London Grip Poetry Review – Heather Trickey

Poetry review – SORRY ABOUT THE MESS: Peter Daniels reviews a poignant and personal collection by Heather Trickey

Sorry About the Mess
Heather Trickey
HappenStance Press
ISBN 978 1 910131 64 0
£8

The shortest poem in this book has the longest title – ‘Carefully Considered List of Reasons to Support My Application for Membership of The Religious Society of Friends (Quakers) after More Than Twenty-Five Years of Attending Quaker Meetings’ – the whole poem itself being the words ‘still here’, surrounded by the space of the rest of the page. As a Quaker myself, I have known a good few people who attended for years without formally joining our odd Society. All have their individual reasons, but being ‘still here’ is significant for Heather Trickey because of a cancer diagnosis with limited prospects of continuing to be here. Many of these poems are about that, and others have it as an inevitable background. The book is somewhere between a pamphlet and a full-length book, having a slim spine but only 33 pages of poems, which will be for the same reason. This makes for a poignant unfinished feeling to the book: there is even a note to say ‘One of the unresolved messes encompassed here is the lack of a title poem. Sorry.’
However, the book is by no means apologetic – or at least only in a way that seems out of a habit which is no longer needed. In ‘Metamorphosis’ the poet has acquired power from the situation – ‘I / am now a God of the Underworld’ who can be angry yet arbitrarily kind towards the woman delivering the diagnosis, saying ‘I’m sorry / this can’t be the easiest part of your job’, and only afterwards letting rip:

And then. Waiting for our taxi 
– pacing in the insufficient rain –
I shouted Fuck! into the faces 
of all the living women coming in.

 

The ‘insufficient rain’ is a typically unexpected and subtle moment.
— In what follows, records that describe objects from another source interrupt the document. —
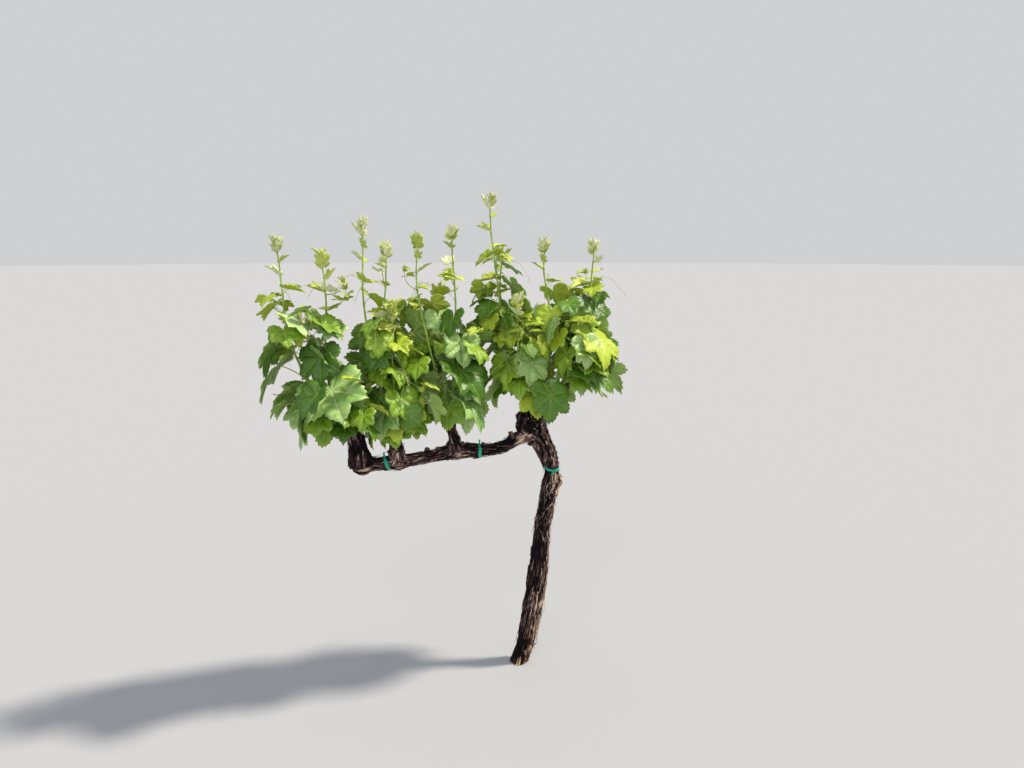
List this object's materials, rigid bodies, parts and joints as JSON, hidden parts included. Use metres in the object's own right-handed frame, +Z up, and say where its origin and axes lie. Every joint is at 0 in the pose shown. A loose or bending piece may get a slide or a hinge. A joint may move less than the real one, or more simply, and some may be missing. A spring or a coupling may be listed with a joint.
{
  "type": "grapevine",
  "caption": "Old cordon-trained grapevine in spring leaf: leaning trunk, knobbly head, one arm along the row, short spurs and upright leafy green shoots.",
  "frame": {"origin": "centre of the flat cut under the trunk, at ground level", "axes": "+Z up along the trunk and the shoots, X along the row with the long arm towards -X, Y across the row"},
  "size_m": [1.2507, 0.4185, 1.6419],
  "materials": {
    "bark": "rough shreddy old bark",
    "foliage": "thin soft green leaves on green shoots",
    "tie": "smooth green stretch tie"
  },
  "bodies": {
    "root": {"trunk": "bark", "cordon": "bark", "arm_right": "bark", "spur_head": "bark", "spur_near": "bark", "spur_mid": "bark", "spur_end": "bark", "shoots_end": "foliage", "shoots_mid": "foliage", "shoots_near": "foliage", "shoots_head": "foliage", "shoots_arm": "foliage", "tie_trunk": "tie", "tie_cordon_near": "tie", "tie_cordon_far": "tie"}
  },
  "joints": []
}
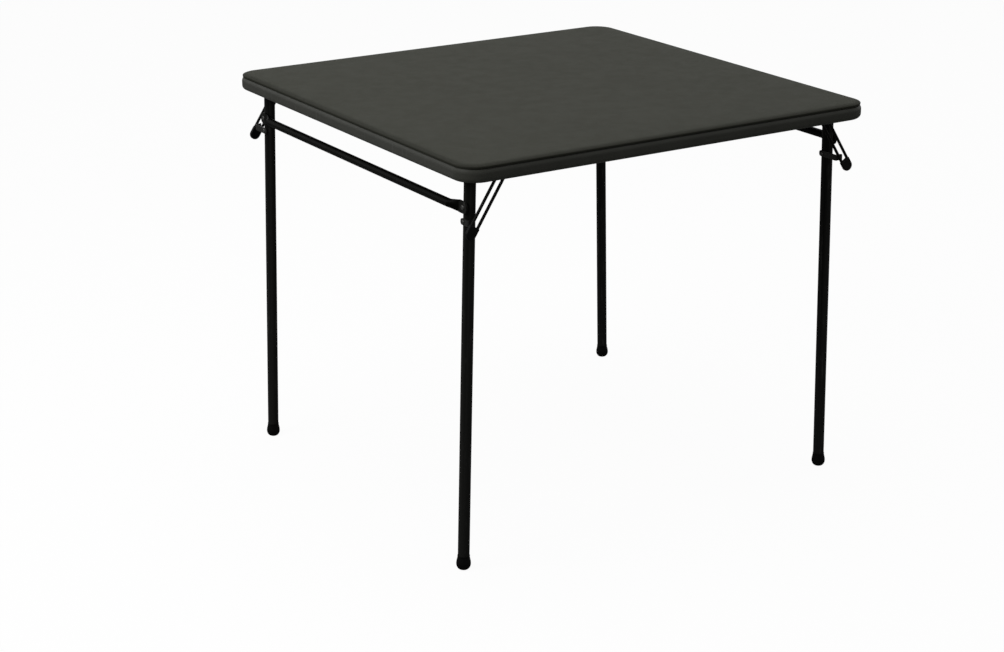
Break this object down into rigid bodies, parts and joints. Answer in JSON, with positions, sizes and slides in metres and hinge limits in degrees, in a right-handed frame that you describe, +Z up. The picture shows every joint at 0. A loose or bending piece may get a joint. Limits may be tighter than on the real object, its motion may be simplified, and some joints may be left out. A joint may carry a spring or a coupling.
{
  "type": "folding card table",
  "caption": "Square folding card table with a padded vinyl top, tubular legs in hinged pairs joined by crossbars, and slotted wire braces that lock them.",
  "frame": {"origin": "on the floor under the middle of the top", "axes": "+Z up, +X along the front edge to the right, +Y towards the back edge"},
  "size_m": [0.8662, 0.8534, 0.7366],
  "materials": {
    "vinyl_cover": "soft matt vinyl",
    "foam_pad": "open foam",
    "hardboard": "bare hardboard",
    "rail_paint": "satin enamel",
    "leg_paint": "satin enamel",
    "bracket_paint": "satin enamel",
    "brace_paint": "satin enamel",
    "fastener_steel": "dark plated steel",
    "foot_rubber": "matt rubber",
    "grip_plastic": "soft matt plastic"
  },
  "bodies": {
    "top": {"top_cover": "vinyl_cover", "top_pad": "foam_pad", "top_panel": "hardboard", "rail_left": "rail_paint", "rail_right": "rail_paint", "rail_front": "rail_paint", "rail_back": "rail_paint", "frame_screws": "fastener_steel", "hinge_pins": "fastener_steel", "stop_pins": "fastener_steel", "brace_pins": "fastener_steel", "bracket_rivets": "fastener_steel", "corner_plate_front_left": "bracket_paint", "hinge_bracket_front_left": "bracket_paint", "brace_bracket_front_left": "bracket_paint", "corner_plate_back_left": "bracket_paint", "hinge_bracket_back_left": "bracket_paint", "brace_bracket_back_left": "bracket_paint", "corner_plate_front_right": "bracket_paint", "hinge_bracket_front_right": "bracket_paint", "brace_bracket_front_right": "bracket_paint", "corner_plate_back_right": "bracket_paint", "hinge_bracket_back_right": "bracket_paint", "brace_bracket_back_right": "bracket_paint"},
    "left_legs": {"leg_front_left": "leg_paint", "foot_cap_front_left": "foot_rubber", "brace_strap_front_left": "brace_paint", "leg_back_left": "leg_paint", "foot_cap_back_left": "foot_rubber", "brace_strap_back_left": "brace_paint", "crossbar_left": "leg_paint", "hinge_sleeves_left": "fastener_steel", "crossbar_rivets_left": "fastener_steel", "strap_rivets_left": "fastener_steel"},
    "right_legs": {"leg_front_right": "leg_paint", "foot_cap_front_right": "foot_rubber", "brace_strap_front_right": "brace_paint", "leg_back_right": "leg_paint", "foot_cap_back_right": "foot_rubber", "brace_strap_back_right": "brace_paint", "crossbar_right": "leg_paint", "hinge_sleeves_right": "fastener_steel", "crossbar_rivets_right": "fastener_steel", "strap_rivets_right": "fastener_steel"},
    "brace_front_left": {"brace_loop_front_left": "brace_paint", "brace_grip_front_left": "grip_plastic"},
    "brace_back_left": {"brace_loop_back_left": "brace_paint", "brace_grip_back_left": "grip_plastic"},
    "brace_front_right": {"brace_loop_front_right": "brace_paint", "brace_grip_front_right": "grip_plastic"},
    "brace_back_right": {"brace_loop_back_right": "brace_paint", "brace_grip_back_right": "grip_plastic"}
  },
  "joints": [
    {"name": "fold_left", "type": "hinge", "parent": "top", "child": "left_legs", "pos_m": [-0.39505, 0, 0.7148], "axis": [0, -1, 0], "range_deg": [0, 91.1]},
    {"name": "fold_right", "type": "hinge", "parent": "top", "child": "right_legs", "pos_m": [0.39505, 0, 0.7148], "axis": [0, 1, 0], "range_deg": [0, 91.6]},
    {"name": "brace_front_left_swing", "type": "hinge", "parent": "top", "child": "brace_front_left", "pos_m": [-0.34205, -0.3987, 0.7156], "axis": [0, -1, 0], "range_deg": [0, 120.49]},
    {"name": "brace_back_left_swing", "type": "hinge", "parent": "top", "child": "brace_back_left", "pos_m": [-0.34205, 0.3987, 0.7156], "axis": [0, -1, 0], "range_deg": [0, 120.49]},
    {"name": "brace_front_right_swing", "type": "hinge", "parent": "top", "child": "brace_front_right", "pos_m": [0.34205, -0.3987, 0.7156], "axis": [0, 1, 0], "range_deg": [0, 121.82]},
    {"name": "brace_back_right_swing", "type": "hinge", "parent": "top", "child": "brace_back_right", "pos_m": [0.34205, 0.3987, 0.7156], "axis": [0, 1, 0], "range_deg": [0, 121.82]}
  ],
  "couplings": [
    {"joint": "brace_front_left_swing", "follows": "fold_left", "ratio": 1.3225},
    {"joint": "brace_back_left_swing", "follows": "fold_left", "ratio": 1.3225},
    {"joint": "brace_front_right_swing", "follows": "fold_right", "ratio": 1.3297},
    {"joint": "brace_back_right_swing", "follows": "fold_right", "ratio": 1.3297}
  ]
}
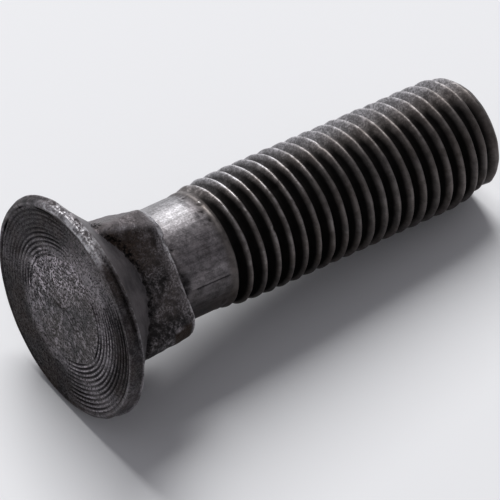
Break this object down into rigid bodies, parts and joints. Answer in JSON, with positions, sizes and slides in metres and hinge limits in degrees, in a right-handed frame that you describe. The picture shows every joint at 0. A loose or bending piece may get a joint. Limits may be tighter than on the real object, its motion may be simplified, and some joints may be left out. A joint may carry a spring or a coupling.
{
  "type": "plow bolt",
  "caption": "Plow bolt with a round countersunk head, a drafted square neck that keeps it from turning, a short plain shank and a coarse metric thread with a tapered end.",
  "frame": {"origin": "centre of the head's flat face", "axes": "+Z along the bolt's axis towards the end of the thread; X and Y square to the flats of the neck"},
  "size_m": [0.028, 0.028, 0.06],
  "materials": {
    "steel": "dark oiled mill scale, as forged and rolled, uncoated"
  },
  "bodies": {
    "root": {"plow_bolt": "steel"}
  },
  "joints": []
}
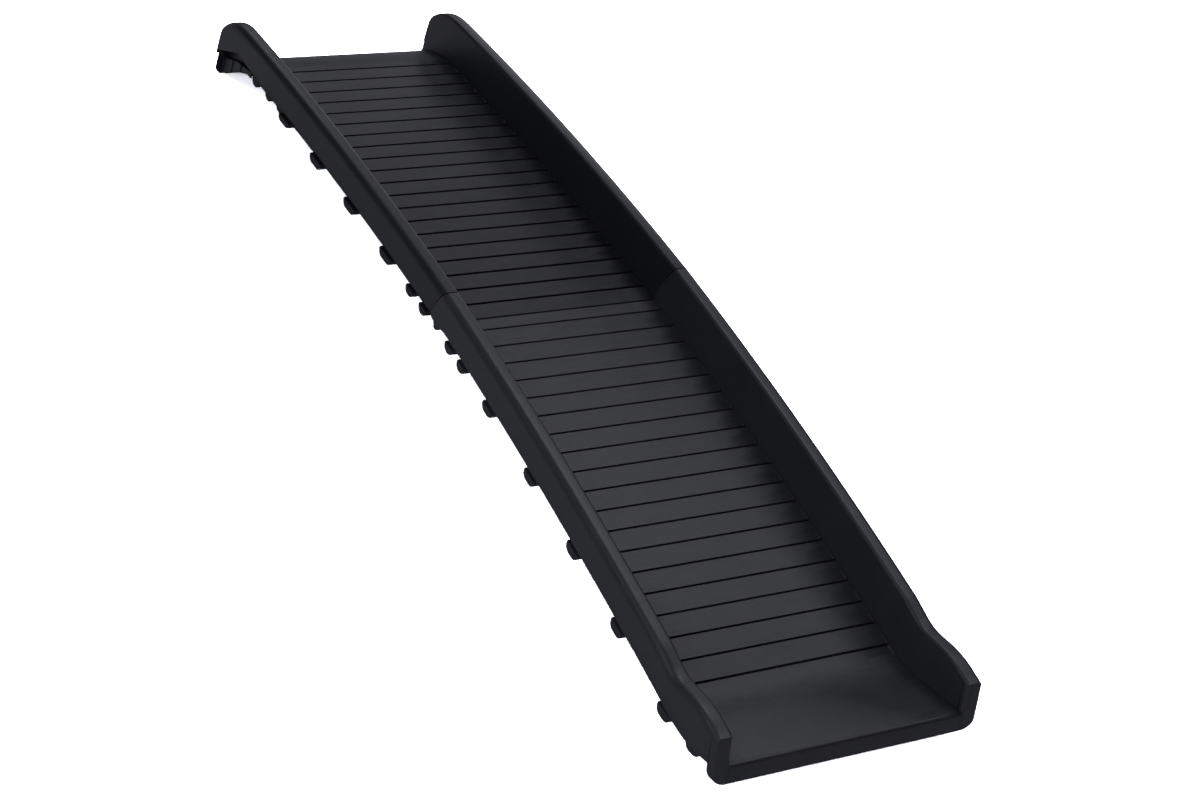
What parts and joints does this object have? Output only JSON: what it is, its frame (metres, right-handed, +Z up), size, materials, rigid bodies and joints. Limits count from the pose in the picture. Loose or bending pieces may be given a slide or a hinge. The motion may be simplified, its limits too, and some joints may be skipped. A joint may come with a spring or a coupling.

There is a desire for fullness, over-sufficiency, ‘because life is better lived face-on, full-throttle, high wire’ (‘Geography’); a desire for a Jesus who rages in the Garden of Gethsemane, not the one in John’s gospel who accepts his fate – ‘I’d make him spit the words Thy Will Be Done.’ (‘Gethsemane’). All the same, the poet is concerned about how people will respond:

You’re skirting my lost future tense, my dread
of being inappropriate, embittered,
                                    broken.

 

This poem, ‘Clatter’, is a kind of fallen-apart villanelle which embodies the situation with the gaps in its form, and the need to face what is broken:

No, love, we must be real – not leave unsaid
terror, or the power of our together.

 

The poem ‘For Grace Received by Open Mic’ asks the obvious ‘Is this therapy or is it Art?’ and there’s no reason why it should not be both, and good therapy for readers as well as the poet.
The ‘mess’ of the title is evident in ‘Lines Composed While Looking for the Sellotape’, building a picture of ‘superfluous wreckage’ in couplets, sometimes loosened but still under control even though

Old solder won’t hold us, I’m all out of string –
if control is our goal, there’s no way we can win.

 

Which is pessimistic, but the poem contradicts its own conclusion, as do other poems in the book, by simply being there as statements demonstrating that the author does have some control. She is able to say: this is who Heather Trickey is. And I’m glad of the chance to meet her here.